Il CommentoControlli e liti

Big data anti evasione, il cambio di passo che serve

Tante le banche dati a disposizione del Fisco ma occorre migliorarne la qualità - Spinta possibile dal Pnrr

di Salvatore Padula

Il problema del fisco italiano non è mai stato quello della limitata quantità di dati e banche dati da utilizzare nelle sue attività, sia per il contrasto dell’evasione, sia per i servizi di supporto ai contribuenti negli obblighi tributari e per la tax compliance. Non molti paesi dispongono di un patrimonio informativo così ricco e articolato come quello sul quale può contare la nostra amministrazione. Un patrimonio che anche di recente si è arricchito in modo significativo, come nel caso – per esempio – degli archivi nei quali sono confluite miliardi di informazioni derivanti dalle fatture elettroniche, insieme a dati sui corrispettivi, sui rapporti finanziari, sulle spese deducibili/detraibili da inserire nei modelli precompilati.

Da questo punto di vista, non è un caso che nell’ultimo decennio, il numero delle banche dati fiscali sia passato da 128 unità (era il 2012, Commissione parlamentare sull’Anagrafe tributaria presieduta da Maurizio Leo) a 161, compresi gli archivi documentali, quelli per finalità di analisi economiche e statistiche o per semplice consultazione, come fa ha riferito in Parlamento Fabrizia La Pecorella, direttrice generale delle Finanze.

Seguendo le best practice internazionali, la digitalizzazione dei servizi fiscali, vissuta in passato (e spesso tuttora) come una costosa corvée a carico degli intermediari – cioè di tutti i “fornitori di dati” all’amministrazione – consente al fisco di usare tempestivamente le informazioni, anche come leva per l’adempimento spontaneo dei contribuenti. Gli archivi diventano così uno strumento che consente di “intercettare” le irregolarità, che il contribuente può sanare prima che l’irregolarità stessa sia contestata.

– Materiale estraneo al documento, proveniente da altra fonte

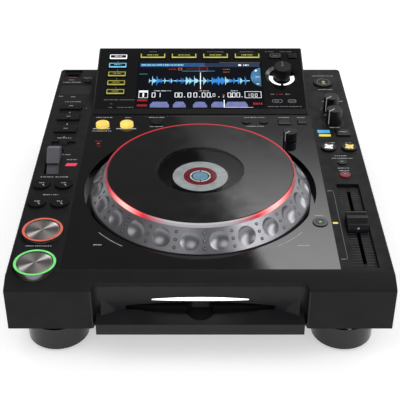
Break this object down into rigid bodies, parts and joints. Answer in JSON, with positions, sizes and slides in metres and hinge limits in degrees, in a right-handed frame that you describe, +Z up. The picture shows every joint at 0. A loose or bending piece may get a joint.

Al contrario, risultati inferiori a quel che sarebbe necessario, considerata la mole del nostro tax gap, si vedono sull’uso delle banche dati nel contrasto dell’evasione. Per altro, è evidente che su questo fronte la sfida si giochi ormai su un terreno nuovo, fatto di nuovi approcci e nuove competenze. Già alcuni anni fa, l’Ocse («The changing face of tax administration», all’interno del rapporto «Tax Administration 2017») suggeriva come il modus operandi delle amministrazioni stesse cambiando anche per la crescita del flusso di informazioni digitali a disposizione e di come le amministrazioni si stessero adeguando a questo mutato contesto attraverso l’introduzione di nuove tecnologie e di nuovi strumenti di analisi. E nuovi investimenti: le spese per It (information technology) sono seconde solo ai costi del personale in gran parte delle amministrazioni mondiali (sebbene l’Ocse riconosca che non c’è una particolare uniformità nell’indicazione di questi costi).

I nuovi scenari sono ben indicati, ma tutti da esplorare. Capacità di maneggiare i big data; data analytics; data mining; text mining; predictive analytics e prescriptive analytics; machine learning e data visualization, per migliorare la capacità di individuare soggetti da controllare.

Questa, non a caso, è la direzione indicata dal Piano nazionale di ripresa e resilienza (Pnrr), laddove si prevede che verranno realizzati progetti di «analisi avanzata dei dati per poter aggredire il tax gap (obiettivo che entra tra le riforme abilitanti, ndr) attraverso applicazione di tecniche sempre più avanzate», rafforzando l’agenzia delle Entrate, con l’assunzione di professionalità adeguate (data scientist, ingegneri, informatici, esperti in fiscalità internazionale, diritto ed economia).

Ulteriore tassello è il fatto che la Ue abbia deciso di finanziare il progetto «A data driven approach to tax evasion risk analysis in Italy» proposto dalle Entrate, che punta a introdurre tecniche innovative per individuare i soggetti a elevato rischio di evasione, nel rispetto del contraddittorio preventivo.

Un progetto ambizioso al quale guardare con interesse. Ma anche con realismo, sapendo che questo cambio di visione rischia di fare i conti con alcune criticità del passato, ancora irrisolte: la non sempre ottimale qualità dei dati raccolti e disponibili nelle banche dati; la non perfetta integrazione e interoperabilità di tutti gli archivi; l’esistenza di procedure complesse per la condivisione delle basi dati tra enti diversi; la presenza di alcuni vincoli di privacy che secondo alcuni finivano per frenare l’attività di contrasto dell’evasione. Entrare nel futuro è importante. Ma per farlo bene, bisogna farsi trovare preparati.